=== THE PROBLEM ===
Write out each line from the data below that includes the word "part".

=== SOURCE DATA ===
▼▼▼
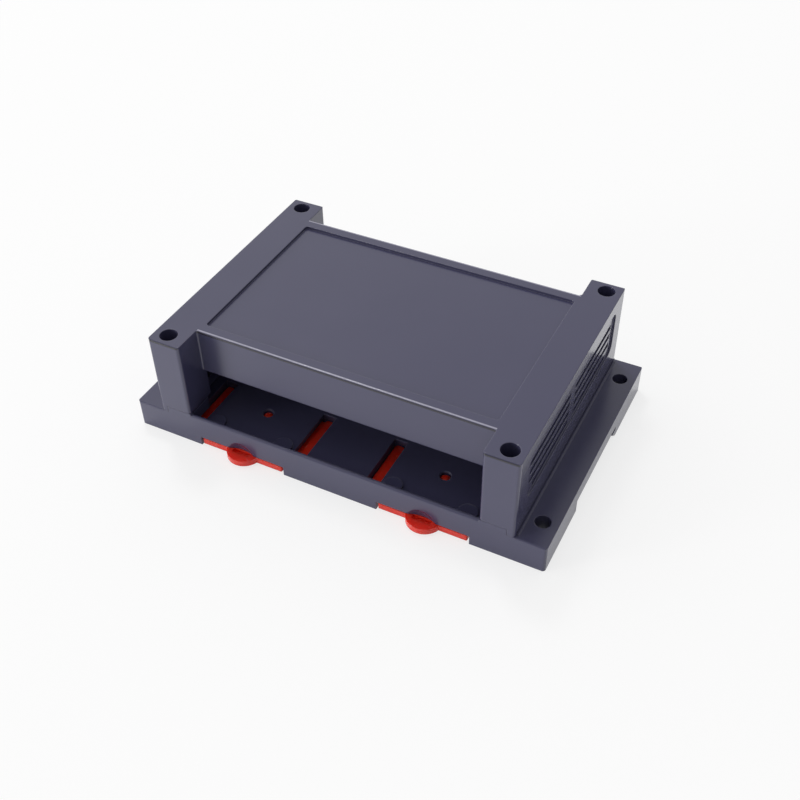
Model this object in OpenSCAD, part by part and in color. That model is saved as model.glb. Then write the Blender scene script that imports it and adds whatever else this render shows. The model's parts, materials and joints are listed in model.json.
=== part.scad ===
// Enclosure for a 35 mm rail: a low moulded tray with a mounting flange at each end,
// a bridge-shaped cover screwed down through four corner towers, open terminal bays
// along both long sides and two sliding clips that lock the tray on the rail.
// Origin: centre of the four panel holes, on the underside plane. +X runs along the
// rail, -Y faces the clip tabs, +Z points up through the deck. Millimetres.

/* [Overall size] */
// Length over the two mounting flanges
body_len = 145; // [142:1:200]
// Depth over the two terminal sides
body_wid = 90; // [84:1:120]
// Height from the underside to the deck
body_ht = 40; // [38:1:60]
// Radius of the upright outer corners
corner_r = 1; // [0.5:0.1:2]

/* [Tray] */
// Width of each mounting flange
flange_w = 10; // [9.5:0.5:11]
// Height of the flange top
flange_ht = 10; // [9:0.5:11]
// Thickness of the floor, the flange top and the channel walls
skin_t = 2; // [1.6:0.1:2.4]
// Thickness of the front and rear rims
rim_t = 1.6; // [1.4:0.1:2]
// Height of the rounded front and rear rims
rim_ht = 11.9; // [11:0.1:12.2]
// Step up from the rims to the seats of the cover towers
seat_step = 0.5; // [0.4:0.1:1.6]
// Thickness of the stiffening ribs
rib_t = 1.6; // [1.2:0.1:2]
// Diameter of the round support pads on the floor
pad_d = 6.4; // [4:0.2:7]
// Height of the support pads
pad_ht = 1; // [0.5:0.1:2]
// Distance of the support pads from the long sides
pad_side = 5.5; // [5.2:0.1:8]
// Height of the sealing lip along each cover foot
lip_ht = 0.45; // [0.2:0.05:1]

/* [Panel holes] */
// Diameter of the four panel holes
hole_d = 5; // [4:0.1:5.5]
// Wall of the boss round each hole
hole_wall = 2; // [1.6:0.1:2.4]
// Distance of the holes from the ends
hole_end = 5; // [4.5:0.1:5.5]
// Distance of the holes from the long sides
hole_side = 9.5; // [8:0.5:14]

/* [Rail channel] */
// Width of the rail
rail_w = 35; // [34:0.5:36]
// Clearance on each side of the rail
rail_gap = 0.8; // [0.4:0.1:1.2]
// Depth of the channel, from the underside to its roof
chan_ht = 4.5; // [4.4:0.1:5]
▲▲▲
=== FINISHED TASK ===
Model this object in OpenSCAD, part by part and in color. That model is saved as model.glb. Then write the Blender scene script that imports it and adds whatever else this render shows. The model's parts, materials and joints are listed in model.json.
=== part.scad ===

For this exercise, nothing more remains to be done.